Sharp’s welding and art business, called Sharp Creations, allows him to repair everyday items such as lawn mowers, ATVs and also build metal objects for the home. Those could include gates, trellises, fire rings, plant hangers, and wine racks.

All are made from metal.

“It’s rewarding to still be this damn poor because I can be poor in my own house instead of an apartment,” he said.

Sharp said a lot of what he does is repair work, but he doesn’t let the time that pulls him away from his passion for art spoil his day.

“There’s no sense in getting upset when I don’t get to do my art,” he said. “You have to get through the mundane stuff to get to do the fun stuff.”

Until last fall, Sharp was struggling with raising a child on his own and working two jobs to make ends meet while living in income-based housing. He said he tried everything to save a little money that would allow him to follow his passion in creating metal art. Then, he decided to take a chance. He gave up one of his jobs, moved out of income-based housing, and bought a shop in Riley. While building a home inside his shop, he also started taking repair jobs. Although he still works one full-time job at Ray’s Apple Market in Manhattan, he still puts in as many hours as he did working two jobs. The difference is that now his second job is doing “mundane” repairs and creating art in his shop.

“A lot of what I do is home décor stuff, and it’s got a rustic appeal to it,” he said. “It is horse shoes, nail, and simple stuff like that that I’ve made into something that people don’t expect.”

For example, he creates “nail bugs” out of copper sheeting and horseshoe nails. The bugs resemble dragonflies mounted on a long iron rod to put in a flowerpot or garden. The wings are copper and the body is a pair of nails welded together.

“I don’t concentrate on making them all look alike,” Sharp said. “I just concentrate on them all looking like little bugs.”

He said each bug is different because of how he puts the two nails together or how the copper heats and attaches, but all resemble dragonflies in flight.

Another popular creation is his metal roses. Like the dragonflies, each looks just a little different, but all are long-stem roses. He sometimes he puts a rose in his lapel. When someone asks where he got it, he tells them he made it and has more in the trunk of his car.

He said he makes the items by the dozen to take to various craft shows and the Farmer’s Market. He sells about 85 percent of his art “on the spot.” The other 15 percent are sold to people calling him up after a show or through work on more specialized projects.

Sharp sometimes incorporates his art into usually mundane jobs. One of those jobs is to build a trellis for Blueville Nursery.

“It’s something that has to be built,” he said. “But it’s not just a grid-iron wall.”

Sharp took the four panels that were to make up the trellis and is adding a little creativity. He created some panels that are horizontal and vertical and others that are diagonal. When completed, it will look more appealing that a “mundane” metal lattice.

He said as a result of “going one step beyond” in his work, he has generated repeat customers and grown his business through word of mouth.

Sometimes that one step can be filing down all the sharp edges or knocking off the burrs to make it look more professional.
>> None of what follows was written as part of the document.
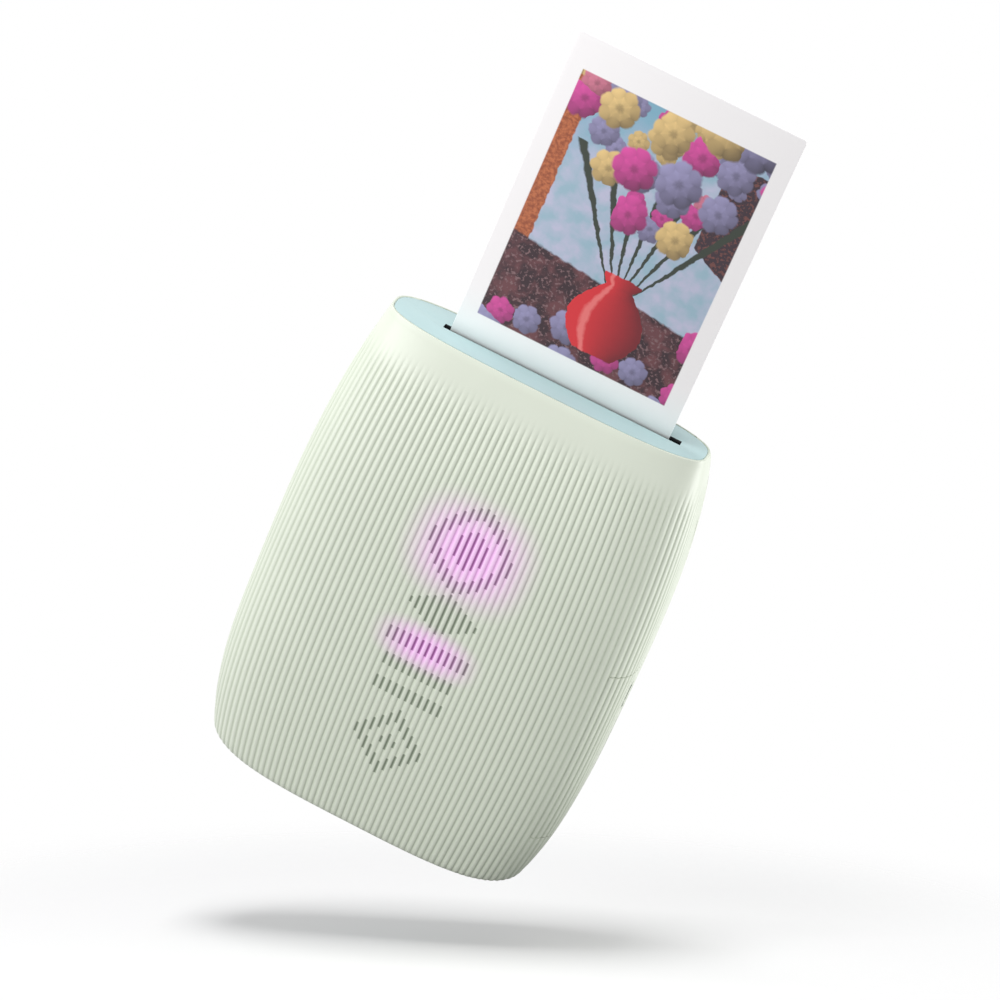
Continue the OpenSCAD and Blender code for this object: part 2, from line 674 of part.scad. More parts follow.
module usb_inlet() color("silver") usb_place() {
    difference() {
        upright(usb_w, usb_t, usb_x, usb_x + usb_depth);
        upright(usb_w - 2*usb_wall, usb_t - 2*usb_wall, usb_x - 1, usb_x + usb_depth - 1);
    }
    block(usb_x + 1, usb_x + usb_depth - 0.5, -0.35, 0.35, -3.2, 3.2);
}
module usb_board() color("#2c6e49")
    block(usb_x + 3, film_x - chamber_side - 0.3, usb_y - usb_t/2 - board_t, usb_y - usb_t/2,
        usb_z - usb_board_l/2, usb_z + usb_board_l/2);

battery_x = film_x + chamber_side + 0.3;
battery_y = 1.7;
battery_z = 20;
module battery() color("#aab4bd")
    block(battery_x, battery_x + battery_t, battery_y - battery_w/2, battery_y + battery_w/2,
        battery_z, battery_z + battery_l);

module main_board() color("#2c6e49") path_frame() difference() {
    block(main_x[0], main_x[1], board_y - board_t, board_y, main_z[0], main_z[1]);
    for (p = board_screw_at) post(p, board_screw_r + 0.15, board_y - board_t - 1, board_y + 1);
}
chip_front = board_y - board_t;
// Chips on the main board: place across, height of the middle, width, height, thickness
chips = [[20.5, -38, 13, 12, 1.3], [16, -55, 7, 7, 0.9], [25.5, -56, 5, 6, 0.9], [18, -70, 5, 5, 1.2],
    [28, -72, 4, 7, 1.1]];
flex_x = [12.8, 20.8];
plug_top = main_z[1] - 3;
module board_parts() color("#8d9296") path_frame() {
    for (c = chips) block(c[0] - c[2]/2, c[0] + c[2]/2, chip_front - c[4], chip_front,
        c[1] - c[3]/2, c[1] + c[3]/2);
    block(flex_x[0] - 0.6, flex_x[1] + 0.6, chip_front - 1.1, chip_front, plug_top - 2.4, plug_top);
}

head_front = -5.6;
head_back = pack_front - 0.15;
head_z = [-pack_drop - 3.4, -nip_drop - 3.5];
head_x = bracket_x;
head_board_x = 21;
flex_t = 0.25;
module flex_cable() color("#c9a24a") path_frame()
    translate([flex_x[0], 0, 0]) rotate([90, 0, 90]) linear_extrude(flex_x[1] - flex_x[0]) {
        y0 = head_front - board_t - flex_t;
        y1 = chip_front - 0.7;
        polygon([[y0, head_z[0] + 3], [y0 + flex_t, head_z[0] + 3], [y0 + flex_t, head_z[0] - 1],
            [y1 + flex_t, plug_top + 1.5], [y1 + flex_t, plug_top], [y1, plug_top],
            [y1, plug_top + 1.5], [y0, head_z[0] - 1]]);
    }

module led_board() color("#e8e8e4") path_frame()
    block(led_x[0], led_x[1], board_y - board_t, board_y, led_z[0], led_z[1]);
led_t = 0.7;
led_w = 1.8;
led_rows = 6;
led_x_pitch = 10;
led_margin = [8, 6];             // from the board's ends to the lowest and highest row
led_z_pitch = (led_z[1] - led_z[0] - led_margin[0] - led_margin[1])/(led_rows - 1);
module leds() color("#f4f0e0") path_frame()
    for (s = [-1, 1], k = [0:led_rows - 1])
        translate([(led_x[0] + led_x[1] + s*led_x_pitch)/2, 0, led_z[0] + led_margin[0] + k*led_z_pitch])
            block(-led_w/2, led_w/2, chip_front - led_t, chip_front, -led_w/2, led_w/2);
module light_guide() color("#f2f4ee", 0.8) intersection() {
    barrel(wall + 0.3, floor_t, body_h - plate_t, inner_rings);
    path_frame() translate([(led_x[0] + led_x[1])/2, 0, 0])
        block(-guide_w/2, guide_w/2, -far, chip_front - led_t - 0.2, led_z[0] + 2, led_z[1] - 2);
}

// ---- exposure head across the film, just before the rollers ----

lens_l = film_w - 2;
module print_head() color("#26282a") path_frame() difference() {
    block(-head_x, head_x, head_front, head_back, head_z[0], head_z[1]);
    block(-lens_l/2, lens_l/2, head_back - 1.2, head_back + 1, head_z[1] - 3.2, head_z[1] - 1.8);
}
module head_lens() color("#9fb7c4") path_frame()
    block(-lens_l/2, lens_l/2, head_back - 1.2, head_back + 0.8, head_z[1] - 3.2, head_z[1] - 1.8);
module head_board() color("#2c6e49") path_frame()
    block(-head_board_x, head_board_x, head_front - board_t, head_front, head_z[0] + 0.5, head_z[1] - 0.5);

// ---- film pack and the sheets ----

window_in = 3;                   // from the film's edge to the window it is exposed through
window_z = [film_top - 71, film_top - 6];
module film_pack() color("#2b2c2e") path_frame() difference() {
    block(-pack_w/2, pack_w/2, pack_front, pack_back, pack_bottom, -pack_drop);
    block(-pack_w/2 + pack_wall, pack_w/2 - pack_wall, lane_front, pack_back - pack_wall,
        pack_bottom + pack_wall, -pack_drop - pack_wall);
    block(-film_w/2 - 1, film_w/2 + 1, lane_front, stack_front - 0.1, -pack_drop - 2, 1);
    block(-film_w/2 + window_in, film_w/2 - window_in, -far, lane_front + eps, window_z[0], window_z[1]);
    claw_slot(0.4);
    for (s = [-1, 1]) block(s*pad_spring_x - 6, s*pad_spring_x + 6, 0, far,
        pack_bottom + pack_l*0.4, pack_bottom + pack_l*0.8);
}
stack_back = stack_front + (sheets - 1)*sheet_pitch + film_t;
module film_stack() color("#e9e7e2") path_frame()
    for (k = [0:sheets - 1])
        block(-film_w/2, film_w/2, stack_front + k*sheet_pitch, stack_front + k*sheet_pitch + film_t,
            film_top - film_l, film_top);
plate_gap = 0.1;
leaf_l = 34;
leaf_t = 0.3;
leaf_rise = pack_back - pack_wall - stack_back - 2*plate_gap - 0.5;
leaf_r = (pow(leaf_l/2, 2) + leaf_rise*leaf_rise)/2/leaf_rise;
module pack_plate() color("#8b8f93") path_frame() {
    mid_z = film_top - film_l/2;
    y0 = stack_back + plate_gap;
    block(-film_w/2 + 2, film_w/2 - 2, y0, y0 + 0.5, mid_z - film_l*0.42, mid_z + film_l*0.42);
    for (s = [-1, 1]) intersection() {
        block(s*22.5 - 2.5, s*22.5 + 2.5, y0 + 0.5 - eps, y0 + 0.5 + leaf_rise, mid_z - far, mid_z + far);
        translate([0, y0 + 0.5 + leaf_rise - leaf_r, mid_z]) difference() {
            rod(leaf_r, -far, far, $fn = 360);
            rod(leaf_r - leaf_t, -far, far, $fn = 360);
        }
    }
}
module print_sheet() color("#f4f1ef") path_frame() translate([film_play, 0, 0])
    block(-film_w/2, film_w/2, -film_t/2, film_t/2, -film_held, film_l - film_held);
module pick_claw() color("#d9d9d6") path_frame() {
    block(claw_x - claw_w/2, claw_x + claw_w/2, wall_front - 1.6, wall_front - 0.3,
        hook_low - 1, hook_low + claw_l - 5);
    block(claw_x - hook_w/2, claw_x + hook_w/2, wall_front - 0.3 - eps, film_t/2,
        hook_low, hook_low + hook_h);
}

// ---- rollers, gears and motor ----

roller_half = bracket_x - 0.4;
module roller(y, x0) {
    translate([0, y, -nip_drop]) {
        rod(roller_r, -roller_half, roller_half);
        rod(journal_r, x0, bracket_x + frame_wall + 0.6);
    }
}
module drive_roller() color("#b9bdc1") path_frame() roller(nip_y, near_x - gear_t);
module pinch_roller() color("#b9bdc1") path_frame() roller(-nip_y, -bracket_x - frame_wall - 0.6);
module roller_gear() color("#efece2") path_frame() gear(roller_teeth, roller_at, 0, near_x, journal_r);
module roller_bushes() color("#b08d4c") path_frame()
    for (s = [-1, 1], side = [-1, 1]) translate([0, side*nip_y, -nip_drop]) difference() {
        rod(bush_r, s*(bracket_x + frame_wall/2) - frame_wall/2, s*(bracket_x + frame_wall/2) + frame_wall/2);
        rod(journal_r + run_gap, -far, far);
    }
// Flat links that hold the two rollers' journals together
link_t = 0.4;
module pinch_springs() color("silver") path_frame() for (s = [-1, 1]) difference() {
    translate([s*(bracket_x + frame_wall + link_t/2) - link_t/2, 0, -nip_drop]) rotate([90, 0, 90])
        linear_extrude(link_t) rotate(90) stadium(2*nip_y + 2*bush_r, 2*bush_r);
    for (side = [-1, 1]) translate([0, side*nip_y, -nip_drop]) rod(journal_r + run_gap, -far, far);
}
module idler_gear() color("#efece2") path_frame()
    gear(idler_teeth, idler_at, idler_turn, near_x, shaft_r + run_gap);
module reduction_gear() color("#efece2") path_frame() {
    gear(small_teeth, reduction_at, small_turn, near_x, shaft_r + run_gap);
    gear(large_teeth, reduction_at, 0, far_x, shaft_r + run_gap);
    translate([0, reduction_at[0], reduction_at[1]]) difference() {
        rod(1.6, far_x, near_x - gear_t);
        rod(shaft_r + run_gap, -far, far);
    }
}
module gear_shafts() color("silver") path_frame()
    for (a = [idler_at, reduction_at]) translate([0, a[0], a[1]])
        rod(shaft_r, plate_x - gear_plate_t, -chamber_x - 0.1);
motor_x = -bracket_x + 0.4;      // front face of the motor
module motor_pinion() color("#d8b65a") path_frame() {
    gear(pinion_teeth, motor_at, pinion_turn, far_x, shaft_r - eps);
    translate([0, motor_at[0], motor_at[1]]) rod(shaft_r, far_x - gear_t, motor_x + 3);
}
module drive_motor() color("#9ea3a8") path_frame() translate([0, motor_at[0], motor_at[1]]) difference() {
    rod(motor_r, motor_x, motor_x + motor_l);
    rod(shaft_r + run_gap, motor_x - 1, motor_x + 3.4);
}
plate_y = [chamber_front - 1.2, pack_back + 0.2];
plate_z = [gear_post_at[1][1] - 2, idler_at[1] + 4];
module gear_plate() color("silver") path_frame() difference() {
    block(plate_x - gear_plate_t, plate_x, plate_y[0], plate_y[1], plate_z[0], plate_z[1]);
    for (a = [idler_at, reduction_at]) translate([0, a[0], a[1]]) rod(shaft_r, -far, far);
    for (p = gear_post_at) translate([0, p[0], p[1]]) rod(frame_screw_r + 0.1, -far, far);
}

// ---- screws ----

module case_screws() color("#5b5f63") for (p = screw_places) {
    post(p, screw_r, ear_front - screw_bite + 1, seat_y(p) + eps);
    difference() {
        post(p, head_r, seat_y(p), seat_y(p) + head_t);
        cross_recess(p, seat_y(p) + head_t);
    }
}
module cross_recess(p, y) {
    for (a = [0, 90]) translate([p[0], y, p[1]]) rotate([0, a, 0]) cube([1.8, 1.2, 0.4], center = true);
}
module frame_screws() color("#8a8e92") path_frame() for (p = gear_post_at) translate([0, p[0], p[1]]) {
    rod(frame_screw_r, plate_x - gear_plate_t - eps, plate_x + 3);
    rod(1.2, plate_x - gear_plate_t - 0.7, plate_x - gear_plate_t);
}
module board_screws() color("#8a8e92") path_frame() for (p = board_screw_at) {
    post(p, board_screw_r, board_y - board_t - eps, wall_front + 0.7);
    post(p, 1.1, board_y - board_t - 0.6, board_y - board_t);
}

front_cover();
rear_cover();
side_panel();
exit_plate();
base_plate();
chassis();
film_door();
door_liner();
door_seal();
pressure_springs();
hinge_pins();
door_latch();
power_button();
button_board();
button_switch();
usb_inlet();
usb_board();
battery();
main_board();
board_parts();
flex_cable();
led_board();
leds();
light_guide();
print_head();
head_lens();
head_board();
film_pack();
pack_plate();
film_stack();
print_sheet();
pick_claw();
drive_roller();
roller_gear();
pinch_roller();
pinch_springs();
roller_bushes();
idler_gear();
reduction_gear();
gear_shafts();
motor_pinion();
drive_motor();
gear_plate();
case_screws();
frame_screws();
board_screws();
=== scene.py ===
# Pocket photo printer, dressed over its packed construction. Blender's unit is the metre;
# a size whose name ends in _mm is turned to metres where its mesh is made.
import math
import bmesh
import bpy
import numpy as np
from mathutils import Matrix, Vector


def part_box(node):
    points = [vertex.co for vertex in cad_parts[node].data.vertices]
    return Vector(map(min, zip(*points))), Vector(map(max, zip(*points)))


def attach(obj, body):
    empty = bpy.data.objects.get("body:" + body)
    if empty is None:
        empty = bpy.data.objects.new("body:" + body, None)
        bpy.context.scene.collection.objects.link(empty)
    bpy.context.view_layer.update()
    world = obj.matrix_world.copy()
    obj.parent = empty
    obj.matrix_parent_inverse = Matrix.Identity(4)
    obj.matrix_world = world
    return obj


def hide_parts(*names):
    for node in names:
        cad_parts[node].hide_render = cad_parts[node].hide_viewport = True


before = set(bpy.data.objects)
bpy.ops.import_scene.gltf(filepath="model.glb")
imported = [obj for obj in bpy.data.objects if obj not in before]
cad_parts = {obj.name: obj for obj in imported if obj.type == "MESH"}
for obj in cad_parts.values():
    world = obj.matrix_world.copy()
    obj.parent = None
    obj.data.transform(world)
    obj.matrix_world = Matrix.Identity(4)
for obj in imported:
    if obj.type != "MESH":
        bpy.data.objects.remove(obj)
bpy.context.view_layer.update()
scene = bpy.context.scene


# ---- Camera: a long lens above the front, rolled so that the casing leans over to the right.
# The image is square, 1000 pixels across, on a 36 mm sensor.
camera_turn, camera_rise, camera_roll = (math.radians(d) for d in (5.869, 28.754, 23.888))
camera_away = 0.93187
camera_aside = 0.000667
camera_raised = 0.080572
focal_pixels = 3958.6
path_depth = 0.0035              # the film path lies this far in front of the frame's origin
look_back = Vector((math.sin(camera_turn)*math.cos(camera_rise),
                    -math.cos(camera_turn)*math.cos(camera_rise), math.sin(camera_rise)))
level_right = Vector((math.cos(camera_turn), math.sin(camera_turn), 0))
level_up = look_back.cross(level_right)
image_right = level_right*math.cos(camera_roll) + level_up*math.sin(camera_roll)
image_up = level_up*math.cos(camera_roll) - level_right*math.sin(camera_roll)
camera_data = bpy.data.cameras.new("camera")
camera_data.lens = focal_pixels/1000*36
camera_data.sensor_width = 36
camera_data.clip_start = 0.05
camera_data.clip_end = 20
camera = bpy.data.objects.new("camera", camera_data)
camera.location = (look_back*camera_away + level_right*camera_aside + level_up*camera_raised
                   - Vector((0, path_depth, 0)))
camera.rotation_mode = "QUATERNION"
camera.rotation_quaternion = Matrix([image_right, image_up, look_back]).transposed().to_quaternion()
scene.collection.objects.link(camera)
scene.camera = camera
scene.view_settings.view_transform = "Standard"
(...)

Sometimes, he decides to paint the project.

“It might not be the color they wanted,” he said. “I might just paint it primer grey, or black.”

But that’s not the point, he said, it’s about doing one more thing to the project that the customer didn’t ask for to make it that much better.

Another project he is working on is a gate. In addition to making it functional, he is also making it look like it is covered in vines and tree bark. He has rolled the metal in such a way that the posts look like tree bark, and the lattice in the middle of the gate looks like vines growing on it. By building a gate he is satisfying the customer’s desire to have a functioning gate. By making the gate look like a vineyard, it satisfies his desire to create art.

That kind of thinking and doing has allowed him to be creative, and has brought customers back for more.

He said that by creating something functional as well as artistic, he gives people something more than they expected. That unexpected art is what has grown his business, and he hopes it will continue.

“That’s the gap I’m trying to fill,” he said. “It’s structural, but it’s different at the same time.”